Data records
┄┄┄┄┄┄┄┄┄┄
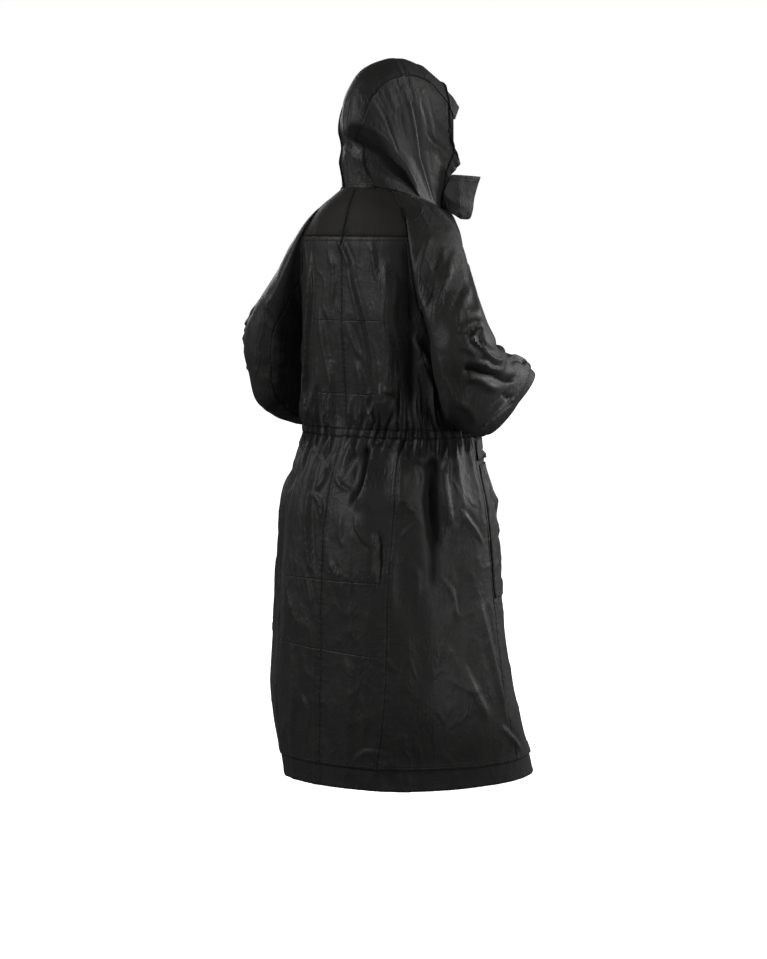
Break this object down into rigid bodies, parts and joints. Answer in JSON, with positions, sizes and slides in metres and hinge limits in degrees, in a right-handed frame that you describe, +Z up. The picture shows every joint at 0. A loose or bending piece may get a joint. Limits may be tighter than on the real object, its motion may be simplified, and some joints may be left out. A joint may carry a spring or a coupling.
{
  "type": "parka",
  "caption": "Long hooded parka in worn form, hollow and without its wearer, with raglan sleeves, a gathered waist, hip pockets and a flared skirt that covers the legs",
  "frame": {"origin": "the middle of the neck base at shoulder level, where the wearer's neck carries the parka", "axes": "+Z up along the wearer's spine, the garment faces -Y, +X is the wearer's left"},
  "size_m": [0.7488, 0.5631, 1.6228],
  "materials": {
    "shell": "matt water-repellent woven cloth",
    "yoke": "the same cloth in a slightly browner piece",
    "trim": "the same cloth folded and edge stitched",
    "tape": "dull woven zip tape"
  },
  "bodies": {
    "root": {"yoke_left": "yoke", "back_left": "shell", "front_left": "shell", "waist_casing_left": "trim", "skirt_back_left": "shell", "skirt_side_left": "shell", "skirt_front_left": "shell", "hem_band_left": "trim", "sleeve_upper_left": "shell", "sleeve_under_left": "shell", "cuff_band_left": "trim", "hood_side_left": "shell", "hood_channel_left": "trim", "throat_flap_left": "shell", "pocket_left": "shell", "pocket_flap_left": "trim", "chest_flap_left": "trim", "yoke_right": "yoke", "back_right": "shell", "front_right": "shell", "waist_casing_right": "trim", "skirt_back_right": "shell", "skirt_side_right": "shell", "skirt_front_right": "shell", "hem_band_right": "trim", "sleeve_upper_right": "shell", "sleeve_under_right": "shell", "cuff_band_right": "trim", "hood_side_right": "shell", "hood_channel_right": "trim", "throat_flap_right": "shell", "pocket_right": "shell", "pocket_flap_right": "trim", "chest_flap_right": "trim", "hood_centre": "shell", "hood_visor": "trim", "front_placket": "trim", "front_zip": "tape"}
  },
  "joints": []
}
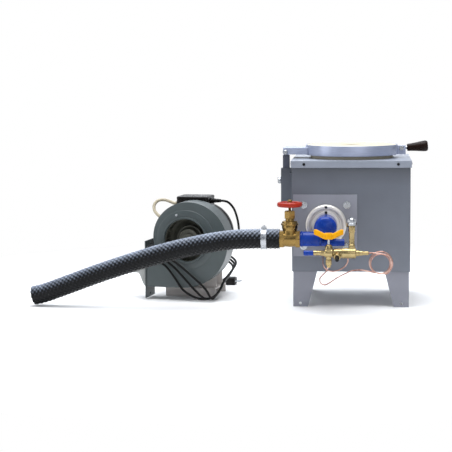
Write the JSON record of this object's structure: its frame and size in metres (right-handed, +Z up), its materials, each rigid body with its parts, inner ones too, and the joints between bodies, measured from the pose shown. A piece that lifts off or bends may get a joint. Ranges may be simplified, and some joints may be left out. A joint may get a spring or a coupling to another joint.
{
  "type": "gas forge",
  "caption": "Square bench gas forge on four legs with a round swing lid, side burner, gas train, air valve, ribbed air hose and electric blower.",
  "frame": {"origin": "centre of the bounding box's base, measured without the air hose, its clamp, the power cord, its relief and its plug", "axes": "+Z up from the floor, +X to the right as seen from the burner's side, -Y towards the viewer in front of the burner"},
  "size_m": [1.1618, 0.6248, 0.4732],
  "materials": {
    "case_paint": "satin",
    "plate_paint": "satin",
    "leg_paint": "satin",
    "post_steel": "satin",
    "lid_steel": "satin",
    "refractory": "matt",
    "hot_face": "matt",
    "zinc": "zinc plated",
    "black_steel": "black oxide",
    "burner_casting": "cast and turned",
    "stainless": "heat tinted",
    "blue_enamel": "gloss",
    "brass": "turned",
    "red_paint": "gloss",
    "hose_rubber": "satin",
    "yellow_coat": "gloss",
    "button_plastic": "matt",
    "copper": "bright copper",
    "grip_wood": "dark stained",
    "blower_paint": "satin",
    "motor_paint": "gloss",
    "base_steel": "satin",
    "adapter_steel": "zinc plated",
    "cream_sleeve": "matt",
    "cord_rubber": "matt"
  },
  "bodies": {
    "forge": {"casing": "case_paint", "top_cover": "case_paint", "floor_pan": "case_paint", "leg_front_left": "leg_paint", "leg_front_right": "leg_paint", "leg_rear_left": "leg_paint", "leg_rear_right": "leg_paint", "insulation": "refractory", "chamber_liner": "refractory", "hearth_block": "hot_face", "post_sleeve": "case_paint", "burner_plate": "plate_paint", "plate_bolt_lower_left": "zinc", "plate_bolt_upper_left": "zinc", "plate_bolt_lower_right": "zinc", "plate_bolt_upper_right": "zinc", "burner_flange": "burner_casting", "flange_screw_outer": "black_steel", "flange_screw_inner": "black_steel", "burner_tube": "stainless", "burner_barrel": "blue_enamel", "air_valve_body": "brass", "air_valve_bonnet": "brass", "packing_nut": "brass", "air_hose": "hose_rubber", "hose_nipple": "brass", "hose_clamp": "zinc", "gas_inlet_cap": "blue_enamel", "gas_cock_body": "brass", "safety_valve_body": "brass", "gas_riser": "brass", "riser_elbow": "zinc", "jet_pipe": "brass", "thermocouple_lead": "copper", "pilot_tube": "copper", "scroll_housing": "blower_paint", "scroll_front": "blower_paint", "motor": "motor_paint", "motor_box": "motor_paint", "blower_base": "base_steel", "outlet_adapter": "adapter_steel", "motor_lead": "cream_sleeve", "cord_relief": "cord_rubber", "power_cord": "cord_rubber", "power_plug": "cord_rubber"},
    "lid_post": {"lid_post": "post_steel"},
    "lid": {"lid_band": "lid_steel", "lid_refractory": "refractory", "lid_arm": "lid_steel", "hinge_pin": "zinc", "handle_rod": "zinc", "handle_grip": "grip_wood"},
    "clamp": {"clamp_screw": "zinc"},
    "valve_wheel": {"handwheel": "red_paint", "valve_stem": "brass"},
    "valve_gate": {"gate_wedge": "brass"},
    "gas_lever": {"gas_handle": "yellow_coat", "gas_cock_stem": "zinc"},
    "button": {"reset_button": "button_plastic"},
    "fan": {"fan_wheel": "black_steel"}
  },
  "joints": [
    {"name": "post_slide", "type": "slide", "parent": "forge", "child": "lid_post", "axis": [0, 0, 1], "range_m": [0, 0.04]},
    {"name": "lid_hinge", "type": "hinge", "parent": "lid_post", "child": "lid", "pos_m": [0.0349, 0.08763, 0.4423], "axis": [0, -1, 0], "range_deg": [0, 100]},
    {"name": "clamp_turn", "type": "hinge", "parent": "forge", "child": "clamp", "pos_m": [0.0349, 0.08763, 0.357], "axis": [-1, 0, 0], "range_deg": [0, 720]},
    {"name": "valve_turn", "type": "hinge", "parent": "forge", "child": "valve_wheel", "pos_m": [0.0579, -0.15737, 0.305], "axis": [0, 0, 1], "range_deg": [0, 2160]},
    {"name": "gate_lift", "type": "slide", "parent": "forge", "child": "valve_gate", "axis": [0, 0, 1], "range_m": [0, 0.03]},
    {"name": "gas_turn", "type": "hinge", "parent": "forge", "child": "gas_lever", "pos_m": [0.1699, -0.22737, 0.226], "axis": [0, 0, 1], "range_deg": [0, 90]},
    {"name": "button_press", "type": "slide", "parent": "forge", "child": "button", "axis": [0, 0.866, 0.5], "range_m": [0, 0.006], "stiffness_N_per_m": 200, "springref_m": -0.002},
    {"name": "fan_spin", "type": "hinge", "parent": "forge", "child": "fan", "pos_m": [-0.2631, 0.01263, 0.1815], "axis": [0.1564, 0.9877, 0], "continuous": true}
  ],
  "couplings": [
    {"joint": "gate_lift", "follows": "valve_turn", "m_per_rad": 0.000795}
  ]
}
┄┄┄┄┄┄┄┄┄┄
Go through the entries and repeat each one exactly.

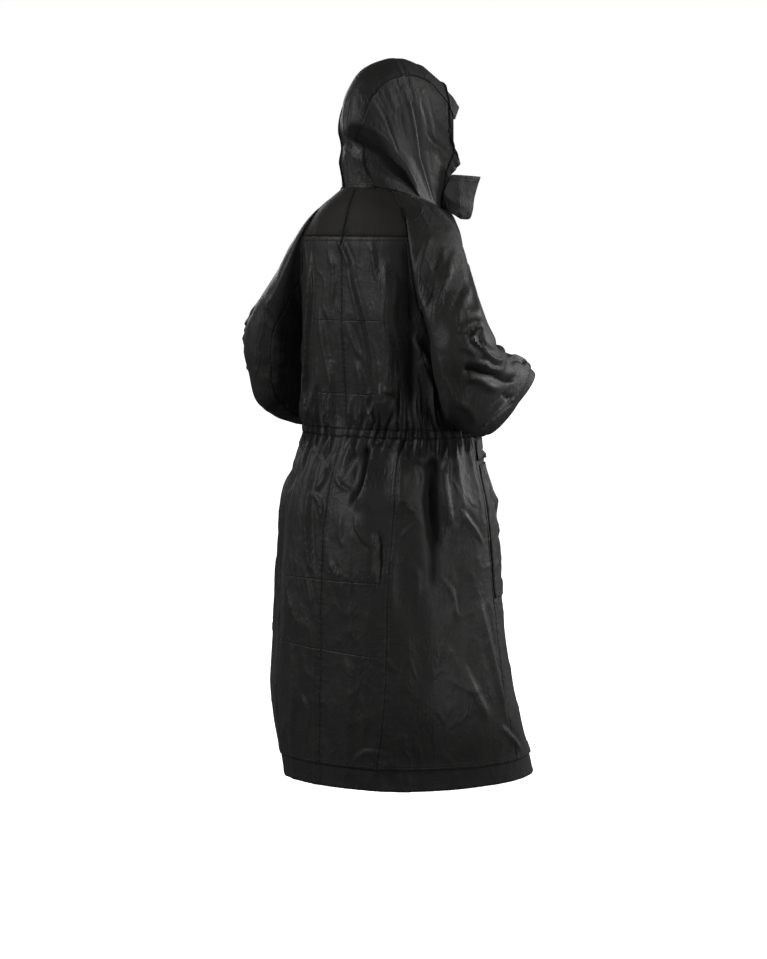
Break this object down into rigid bodies, parts and joints. Answer in JSON, with positions, sizes and slides in metres and hinge limits in degrees, in a right-handed frame that you describe, +Z up. The picture shows every joint at 0. A loose or bending piece may get a joint. Limits may be tighter than on the real object, its motion may be simplified, and some joints may be left out. A joint may carry a spring or a coupling.
{
  "type": "parka",
  "caption": "Long hooded parka in worn form, hollow and without its wearer, with raglan sleeves, a gathered waist, hip pockets and a flared skirt that covers the legs",
  "frame": {"origin": "the middle of the neck base at shoulder level, where the wearer's neck carries the parka", "axes": "+Z up along the wearer's spine, the garment faces -Y, +X is the wearer's left"},
  "size_m": [0.7488, 0.5631, 1.6228],
  "materials": {
    "shell": "matt water-repellent woven cloth",
    "yoke": "the same cloth in a slightly browner piece",
    "trim": "the same cloth folded and edge stitched",
    "tape": "dull woven zip tape"
  },
  "bodies": {
    "root": {"yoke_left": "yoke", "back_left": "shell", "front_left": "shell", "waist_casing_left": "trim", "skirt_back_left": "shell", "skirt_side_left": "shell", "skirt_front_left": "shell", "hem_band_left": "trim", "sleeve_upper_left": "shell", "sleeve_under_left": "shell", "cuff_band_left": "trim", "hood_side_left": "shell", "hood_channel_left": "trim", "throat_flap_left": "shell", "pocket_left": "shell", "pocket_flap_left": "trim", "chest_flap_left": "trim", "yoke_right": "yoke", "back_right": "shell", "front_right": "shell", "waist_casing_right": "trim", "skirt_back_right": "shell", "skirt_side_right": "shell", "skirt_front_right": "shell", "hem_band_right": "trim", "sleeve_upper_right": "shell", "sleeve_under_right": "shell", "cuff_band_right": "trim", "hood_side_right": "shell", "hood_channel_right": "trim", "throat_flap_right": "shell", "pocket_right": "shell", "pocket_flap_right": "trim", "chest_flap_right": "trim", "hood_centre": "shell", "hood_visor": "trim", "front_placket": "trim", "front_zip": "tape"}
  },
  "joints": []
}
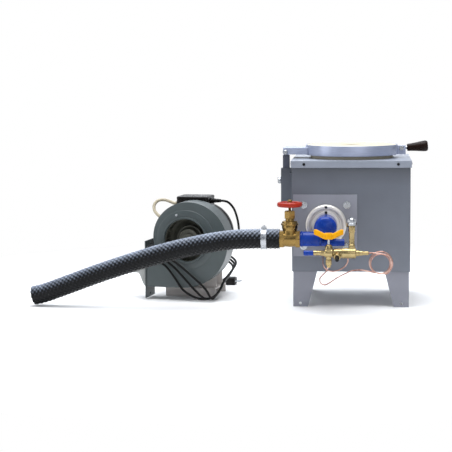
Write the JSON record of this object's structure: its frame and size in metres (right-handed, +Z up), its materials, each rigid body with its parts, inner ones too, and the joints between bodies, measured from the pose shown. A piece that lifts off or bends may get a joint. Ranges may be simplified, and some joints may be left out. A joint may get a spring or a coupling to another joint.
{
  "type": "gas forge",
  "caption": "Square bench gas forge on four legs with a round swing lid, side burner, gas train, air valve, ribbed air hose and electric blower.",
  "frame": {"origin": "centre of the bounding box's base, measured without the air hose, its clamp, the power cord, its relief and its plug", "axes": "+Z up from the floor, +X to the right as seen from the burner's side, -Y towards the viewer in front of the burner"},
  "size_m": [1.1618, 0.6248, 0.4732],
  "materials": {
    "case_paint": "satin",
    "plate_paint": "satin",
    "leg_paint": "satin",
    "post_steel": "satin",
    "lid_steel": "satin",
    "refractory": "matt",
    "hot_face": "matt",
    "zinc": "zinc plated",
    "black_steel": "black oxide",
    "burner_casting": "cast and turned",
    "stainless": "heat tinted",
    "blue_enamel": "gloss",
    "brass": "turned",
    "red_paint": "gloss",
    "hose_rubber": "satin",
    "yellow_coat": "gloss",
    "button_plastic": "matt",
    "copper": "bright copper",
    "grip_wood": "dark stained",
    "blower_paint": "satin",
    "motor_paint": "gloss",
    "base_steel": "satin",
    "adapter_steel": "zinc plated",
    "cream_sleeve": "matt",
    "cord_rubber": "matt"
  },
  "bodies": {
    "forge": {"casing": "case_paint", "top_cover": "case_paint", "floor_pan": "case_paint", "leg_front_left": "leg_paint", "leg_front_right": "leg_paint", "leg_rear_left": "leg_paint", "leg_rear_right": "leg_paint", "insulation": "refractory", "chamber_liner": "refractory", "hearth_block": "hot_face", "post_sleeve": "case_paint", "burner_plate": "plate_paint", "plate_bolt_lower_left": "zinc", "plate_bolt_upper_left": "zinc", "plate_bolt_lower_right": "zinc", "plate_bolt_upper_right": "zinc", "burner_flange": "burner_casting", "flange_screw_outer": "black_steel", "flange_screw_inner": "black_steel", "burner_tube": "stainless", "burner_barrel": "blue_enamel", "air_valve_body": "brass", "air_valve_bonnet": "brass", "packing_nut": "brass", "air_hose": "hose_rubber", "hose_nipple": "brass", "hose_clamp": "zinc", "gas_inlet_cap": "blue_enamel", "gas_cock_body": "brass", "safety_valve_body": "brass", "gas_riser": "brass", "riser_elbow": "zinc", "jet_pipe": "brass", "thermocouple_lead": "copper", "pilot_tube": "copper", "scroll_housing": "blower_paint", "scroll_front": "blower_paint", "motor": "motor_paint", "motor_box": "motor_paint", "blower_base": "base_steel", "outlet_adapter": "adapter_steel", "motor_lead": "cream_sleeve", "cord_relief": "cord_rubber", "power_cord": "cord_rubber", "power_plug": "cord_rubber"},
    "lid_post": {"lid_post": "post_steel"},
    "lid": {"lid_band": "lid_steel", "lid_refractory": "refractory", "lid_arm": "lid_steel", "hinge_pin": "zinc", "handle_rod": "zinc", "handle_grip": "grip_wood"},
    "clamp": {"clamp_screw": "zinc"},
    "valve_wheel": {"handwheel": "red_paint", "valve_stem": "brass"},
    "valve_gate": {"gate_wedge": "brass"},
    "gas_lever": {"gas_handle": "yellow_coat", "gas_cock_stem": "zinc"},
    "button": {"reset_button": "button_plastic"},
    "fan": {"fan_wheel": "black_steel"}
  },
  "joints": [
    {"name": "post_slide", "type": "slide", "parent": "forge", "child": "lid_post", "axis": [0, 0, 1], "range_m": [0, 0.04]},
    {"name": "lid_hinge", "type": "hinge", "parent": "lid_post", "child": "lid", "pos_m": [0.0349, 0.08763, 0.4423], "axis": [0, -1, 0], "range_deg": [0, 100]},
    {"name": "clamp_turn", "type": "hinge", "parent": "forge", "child": "clamp", "pos_m": [0.0349, 0.08763, 0.357], "axis": [-1, 0, 0], "range_deg": [0, 720]},
    {"name": "valve_turn", "type": "hinge", "parent": "forge", "child": "valve_wheel", "pos_m": [0.0579, -0.15737, 0.305], "axis": [0, 0, 1], "range_deg": [0, 2160]},
    {"name": "gate_lift", "type": "slide", "parent": "forge", "child": "valve_gate", "axis": [0, 0, 1], "range_m": [0, 0.03]},
    {"name": "gas_turn", "type": "hinge", "parent": "forge", "child": "gas_lever", "pos_m": [0.1699, -0.22737, 0.226], "axis": [0, 0, 1], "range_deg": [0, 90]},
    {"name": "button_press", "type": "slide", "parent": "forge", "child": "button", "axis": [0, 0.866, 0.5], "range_m": [0, 0.006], "stiffness_N_per_m": 200, "springref_m": -0.002},
    {"name": "fan_spin", "type": "hinge", "parent": "forge", "child": "fan", "pos_m": [-0.2631, 0.01263, 0.1815], "axis": [0.1564, 0.9877, 0], "continuous": true}
  ],
  "couplings": [
    {"joint": "gate_lift", "follows": "valve_turn", "m_per_rad": 0.000795}
  ]
}